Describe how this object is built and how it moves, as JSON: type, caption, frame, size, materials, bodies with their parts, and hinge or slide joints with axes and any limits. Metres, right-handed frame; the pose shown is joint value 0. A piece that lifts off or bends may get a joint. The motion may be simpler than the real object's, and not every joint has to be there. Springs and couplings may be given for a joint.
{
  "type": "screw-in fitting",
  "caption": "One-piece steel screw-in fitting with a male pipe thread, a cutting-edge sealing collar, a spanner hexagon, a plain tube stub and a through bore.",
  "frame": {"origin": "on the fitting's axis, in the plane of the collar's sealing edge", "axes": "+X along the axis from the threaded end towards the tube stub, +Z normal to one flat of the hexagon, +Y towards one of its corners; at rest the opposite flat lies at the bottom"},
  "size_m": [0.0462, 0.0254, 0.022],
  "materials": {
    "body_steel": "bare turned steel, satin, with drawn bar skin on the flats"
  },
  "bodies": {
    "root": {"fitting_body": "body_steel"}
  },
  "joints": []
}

- [SHORT PROBLEM] Reproduce each line of the material above precisely.

- [WRITTEN ANSWER]
Describe how this object is built and how it moves, as JSON: type, caption, frame, size, materials, bodies with their parts, and hinge or slide joints with axes and any limits. Metres, right-handed frame; the pose shown is joint value 0. A piece that lifts off or bends may get a joint. The motion may be simpler than the real object's, and not every joint has to be there. Springs and couplings may be given for a joint.
{
  "type": "screw-in fitting",
  "caption": "One-piece steel screw-in fitting with a male pipe thread, a cutting-edge sealing collar, a spanner hexagon, a plain tube stub and a through bore.",
  "frame": {"origin": "on the fitting's axis, in the plane of the collar's sealing edge", "axes": "+X along the axis from the threaded end towards the tube stub, +Z normal to one flat of the hexagon, +Y towards one of its corners; at rest the opposite flat lies at the bottom"},
  "size_m": [0.0462, 0.0254, 0.022],
  "materials": {
    "body_steel": "bare turned steel, satin, with drawn bar skin on the flats"
  },
  "bodies": {
    "root": {"fitting_body": "body_steel"}
  },
  "joints": []
}